◆ **REQUIREMENTS**:
Return every entry exactly as written.

◆ **MATERIAL PROVIDED**:
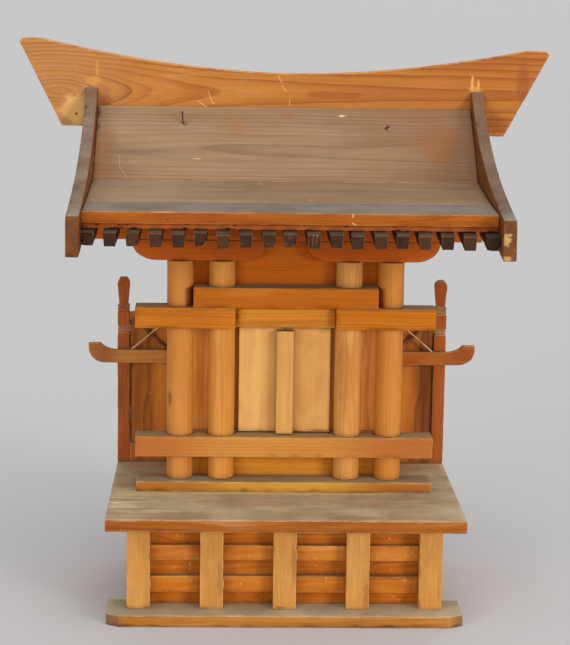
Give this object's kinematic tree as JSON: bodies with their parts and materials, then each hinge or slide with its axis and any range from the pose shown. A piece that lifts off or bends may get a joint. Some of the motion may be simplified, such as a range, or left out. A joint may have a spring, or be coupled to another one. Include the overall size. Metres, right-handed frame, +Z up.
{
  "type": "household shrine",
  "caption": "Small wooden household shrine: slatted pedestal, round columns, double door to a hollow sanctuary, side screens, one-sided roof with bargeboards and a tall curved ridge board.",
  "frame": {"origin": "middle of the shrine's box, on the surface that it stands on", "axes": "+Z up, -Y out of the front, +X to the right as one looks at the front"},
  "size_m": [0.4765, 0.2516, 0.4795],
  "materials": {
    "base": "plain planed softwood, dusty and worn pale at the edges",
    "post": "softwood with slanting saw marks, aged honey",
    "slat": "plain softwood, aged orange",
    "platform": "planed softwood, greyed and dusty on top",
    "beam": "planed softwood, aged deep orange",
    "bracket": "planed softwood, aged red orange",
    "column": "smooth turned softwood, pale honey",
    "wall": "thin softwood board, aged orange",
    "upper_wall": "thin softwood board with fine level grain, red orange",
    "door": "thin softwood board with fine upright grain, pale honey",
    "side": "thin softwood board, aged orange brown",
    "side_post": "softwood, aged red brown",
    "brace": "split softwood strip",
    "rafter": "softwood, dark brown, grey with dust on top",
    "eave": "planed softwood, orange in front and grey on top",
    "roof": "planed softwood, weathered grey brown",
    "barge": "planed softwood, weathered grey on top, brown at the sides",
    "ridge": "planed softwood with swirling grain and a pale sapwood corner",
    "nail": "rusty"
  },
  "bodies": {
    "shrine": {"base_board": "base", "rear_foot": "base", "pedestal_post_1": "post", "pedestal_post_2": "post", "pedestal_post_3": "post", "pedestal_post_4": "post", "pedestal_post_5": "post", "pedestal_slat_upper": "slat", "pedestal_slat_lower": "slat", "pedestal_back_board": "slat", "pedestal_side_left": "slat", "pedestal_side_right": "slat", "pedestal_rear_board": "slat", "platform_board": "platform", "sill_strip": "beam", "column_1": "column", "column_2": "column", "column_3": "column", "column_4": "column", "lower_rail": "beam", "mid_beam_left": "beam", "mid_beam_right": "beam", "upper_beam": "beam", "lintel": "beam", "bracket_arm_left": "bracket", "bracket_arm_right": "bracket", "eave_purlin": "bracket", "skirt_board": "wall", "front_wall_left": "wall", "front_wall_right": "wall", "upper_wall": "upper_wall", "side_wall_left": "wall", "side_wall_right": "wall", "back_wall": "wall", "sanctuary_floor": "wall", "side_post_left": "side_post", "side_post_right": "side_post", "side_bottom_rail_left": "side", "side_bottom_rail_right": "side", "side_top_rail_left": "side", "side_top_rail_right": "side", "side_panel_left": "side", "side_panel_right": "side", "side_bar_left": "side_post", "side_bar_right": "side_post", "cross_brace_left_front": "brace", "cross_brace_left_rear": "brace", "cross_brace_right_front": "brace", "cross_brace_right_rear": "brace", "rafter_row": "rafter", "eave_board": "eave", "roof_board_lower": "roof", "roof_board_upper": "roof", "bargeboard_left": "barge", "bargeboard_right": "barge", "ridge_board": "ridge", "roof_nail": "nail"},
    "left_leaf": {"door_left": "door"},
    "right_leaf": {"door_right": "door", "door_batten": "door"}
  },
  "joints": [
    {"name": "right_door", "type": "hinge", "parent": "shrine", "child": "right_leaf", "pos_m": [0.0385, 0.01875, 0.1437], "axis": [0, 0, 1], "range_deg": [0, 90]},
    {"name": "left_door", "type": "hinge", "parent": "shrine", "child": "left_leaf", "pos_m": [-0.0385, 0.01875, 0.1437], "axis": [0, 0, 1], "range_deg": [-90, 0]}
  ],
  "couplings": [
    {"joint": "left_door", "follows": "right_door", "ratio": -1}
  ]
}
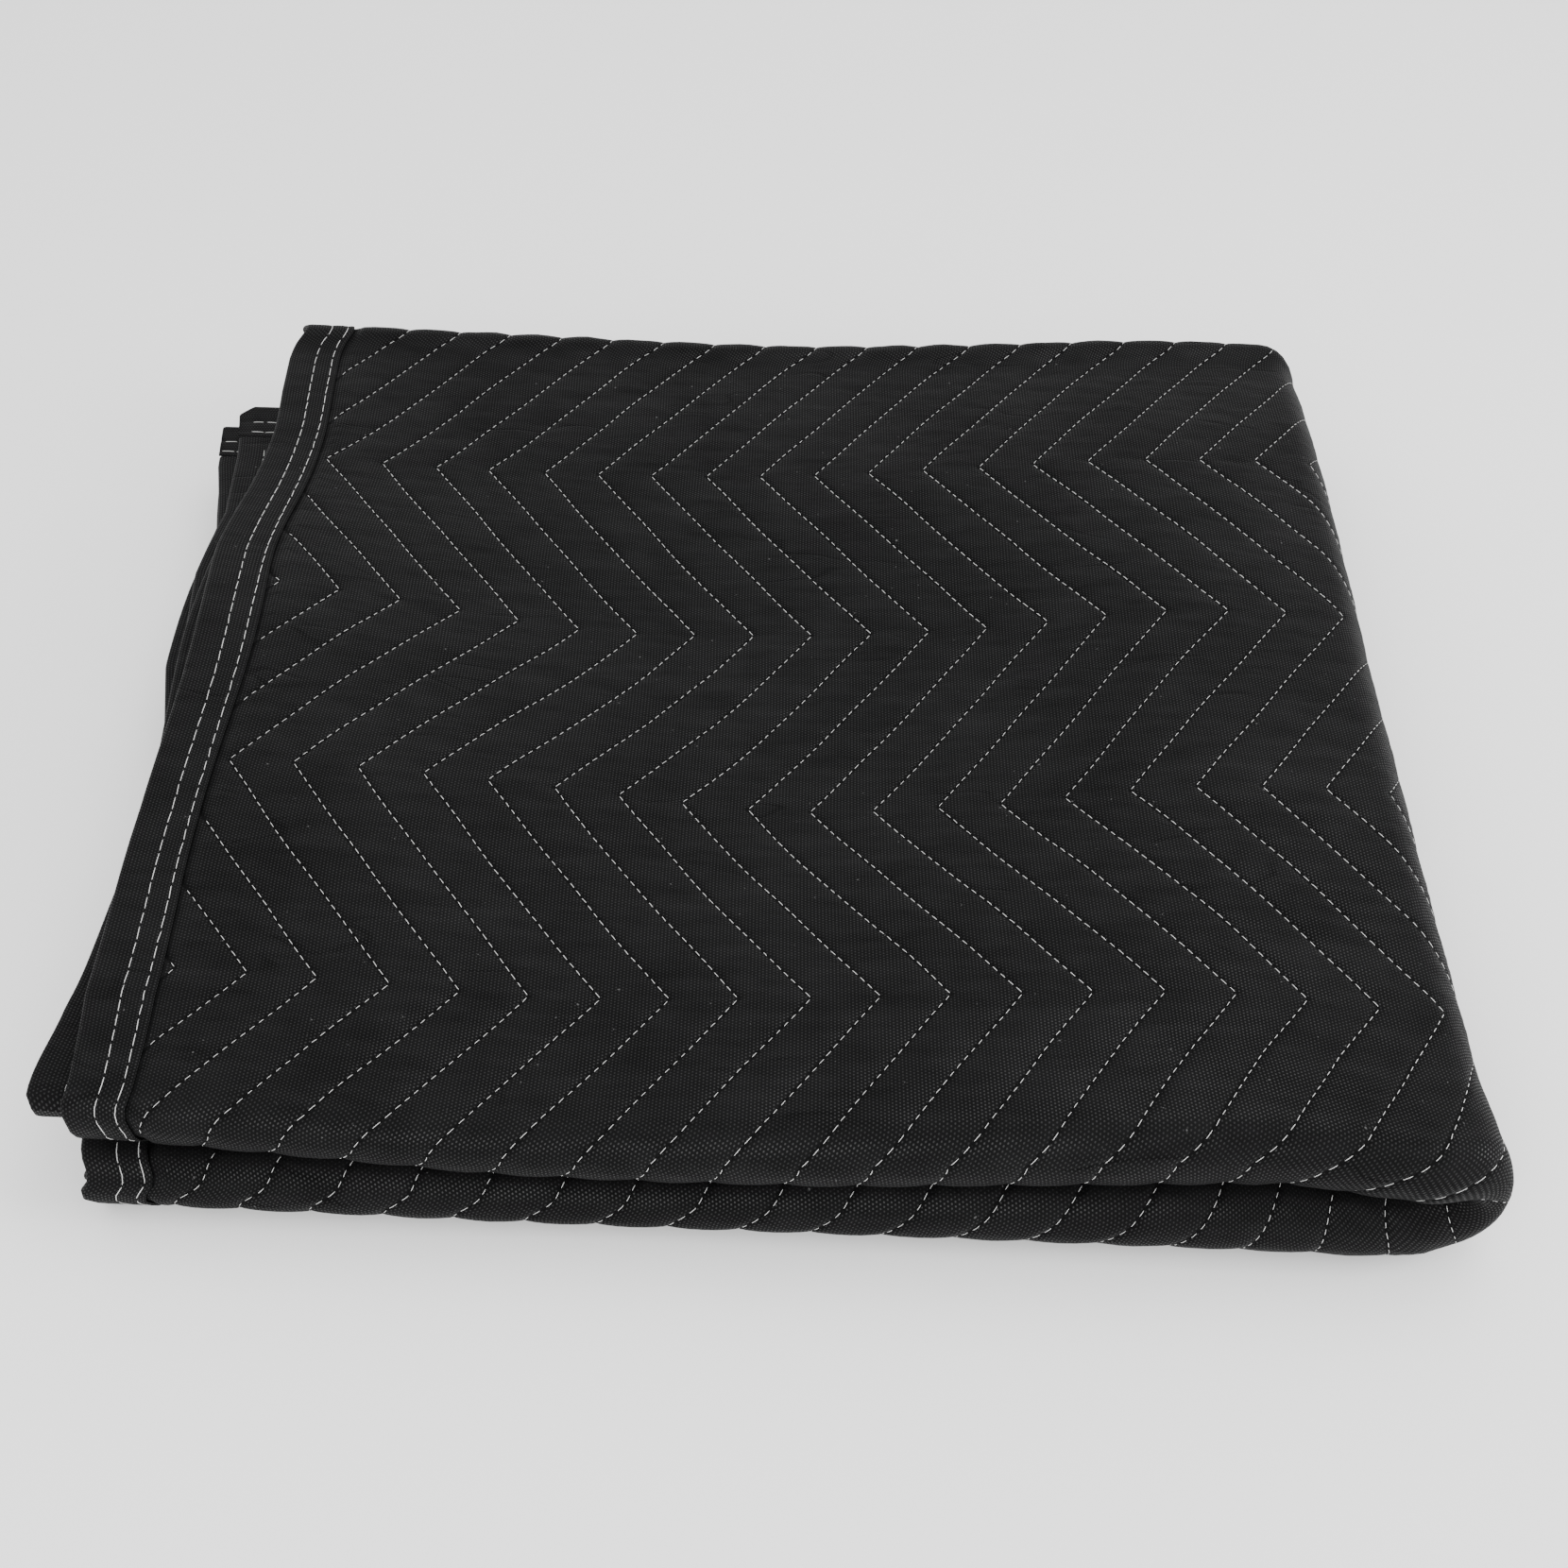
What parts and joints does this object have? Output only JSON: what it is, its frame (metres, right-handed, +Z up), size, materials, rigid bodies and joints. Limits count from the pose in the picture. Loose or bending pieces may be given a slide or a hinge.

◆ **PROBLEM SOLUTION**:
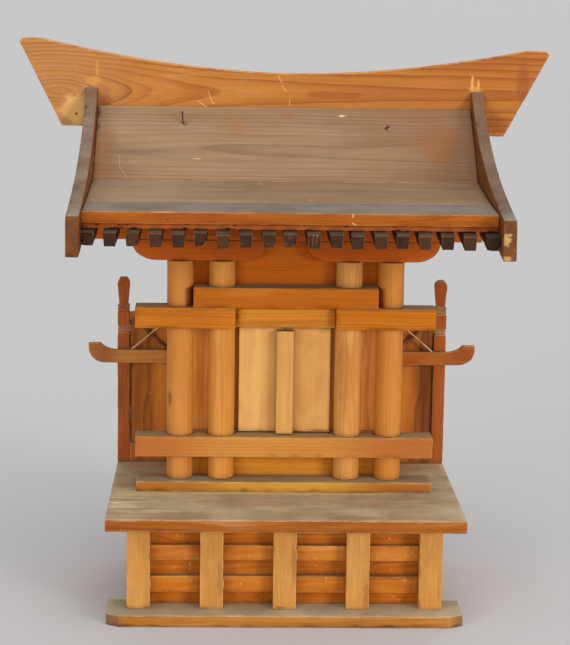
Give this object's kinematic tree as JSON: bodies with their parts and materials, then each hinge or slide with its axis and any range from the pose shown. A piece that lifts off or bends may get a joint. Some of the motion may be simplified, such as a range, or left out. A joint may have a spring, or be coupled to another one. Include the overall size. Metres, right-handed frame, +Z up.
{
  "type": "household shrine",
  "caption": "Small wooden household shrine: slatted pedestal, round columns, double door to a hollow sanctuary, side screens, one-sided roof with bargeboards and a tall curved ridge board.",
  "frame": {"origin": "middle of the shrine's box, on the surface that it stands on", "axes": "+Z up, -Y out of the front, +X to the right as one looks at the front"},
  "size_m": [0.4765, 0.2516, 0.4795],
  "materials": {
    "base": "plain planed softwood, dusty and worn pale at the edges",
    "post": "softwood with slanting saw marks, aged honey",
    "slat": "plain softwood, aged orange",
    "platform": "planed softwood, greyed and dusty on top",
    "beam": "planed softwood, aged deep orange",
    "bracket": "planed softwood, aged red orange",
    "column": "smooth turned softwood, pale honey",
    "wall": "thin softwood board, aged orange",
    "upper_wall": "thin softwood board with fine level grain, red orange",
    "door": "thin softwood board with fine upright grain, pale honey",
    "side": "thin softwood board, aged orange brown",
    "side_post": "softwood, aged red brown",
    "brace": "split softwood strip",
    "rafter": "softwood, dark brown, grey with dust on top",
    "eave": "planed softwood, orange in front and grey on top",
    "roof": "planed softwood, weathered grey brown",
    "barge": "planed softwood, weathered grey on top, brown at the sides",
    "ridge": "planed softwood with swirling grain and a pale sapwood corner",
    "nail": "rusty"
  },
  "bodies": {
    "shrine": {"base_board": "base", "rear_foot": "base", "pedestal_post_1": "post", "pedestal_post_2": "post", "pedestal_post_3": "post", "pedestal_post_4": "post", "pedestal_post_5": "post", "pedestal_slat_upper": "slat", "pedestal_slat_lower": "slat", "pedestal_back_board": "slat", "pedestal_side_left": "slat", "pedestal_side_right": "slat", "pedestal_rear_board": "slat", "platform_board": "platform", "sill_strip": "beam", "column_1": "column", "column_2": "column", "column_3": "column", "column_4": "column", "lower_rail": "beam", "mid_beam_left": "beam", "mid_beam_right": "beam", "upper_beam": "beam", "lintel": "beam", "bracket_arm_left": "bracket", "bracket_arm_right": "bracket", "eave_purlin": "bracket", "skirt_board": "wall", "front_wall_left": "wall", "front_wall_right": "wall", "upper_wall": "upper_wall", "side_wall_left": "wall", "side_wall_right": "wall", "back_wall": "wall", "sanctuary_floor": "wall", "side_post_left": "side_post", "side_post_right": "side_post", "side_bottom_rail_left": "side", "side_bottom_rail_right": "side", "side_top_rail_left": "side", "side_top_rail_right": "side", "side_panel_left": "side", "side_panel_right": "side", "side_bar_left": "side_post", "side_bar_right": "side_post", "cross_brace_left_front": "brace", "cross_brace_left_rear": "brace", "cross_brace_right_front": "brace", "cross_brace_right_rear": "brace", "rafter_row": "rafter", "eave_board": "eave", "roof_board_lower": "roof", "roof_board_upper": "roof", "bargeboard_left": "barge", "bargeboard_right": "barge", "ridge_board": "ridge", "roof_nail": "nail"},
    "left_leaf": {"door_left": "door"},
    "right_leaf": {"door_right": "door", "door_batten": "door"}
  },
  "joints": [
    {"name": "right_door", "type": "hinge", "parent": "shrine", "child": "right_leaf", "pos_m": [0.0385, 0.01875, 0.1437], "axis": [0, 0, 1], "range_deg": [0, 90]},
    {"name": "left_door", "type": "hinge", "parent": "shrine", "child": "left_leaf", "pos_m": [-0.0385, 0.01875, 0.1437], "axis": [0, 0, 1], "range_deg": [-90, 0]}
  ],
  "couplings": [
    {"joint": "left_door", "follows": "right_door", "ratio": -1}
  ]
}
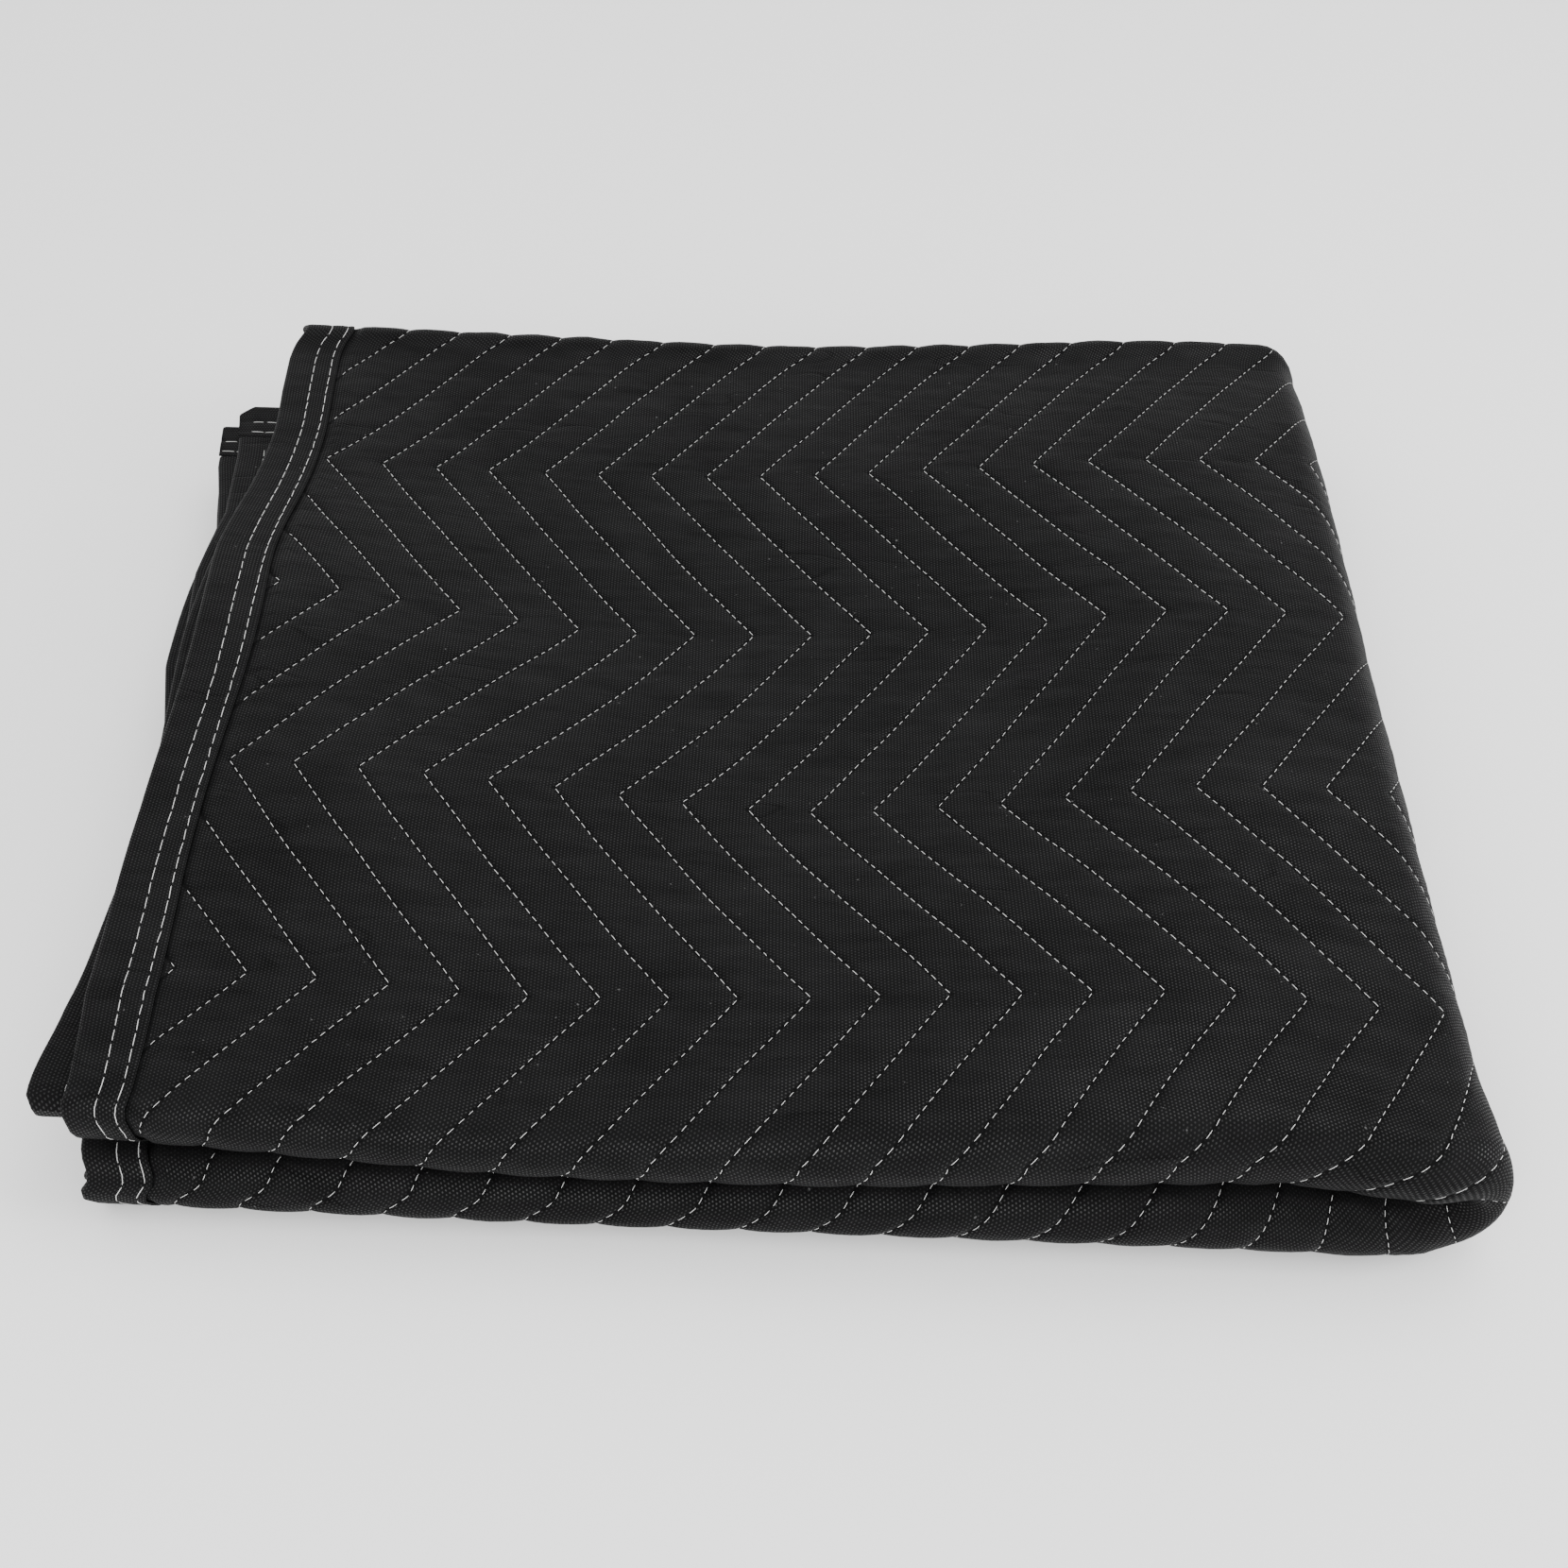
What parts and joints does this object have? Output only JSON: what it is, its frame (metres, right-handed, +Z up), size, materials, rigid bodies and joints. Limits count from the pose in the picture. Loose or bending pieces may be given a slide or a hinge.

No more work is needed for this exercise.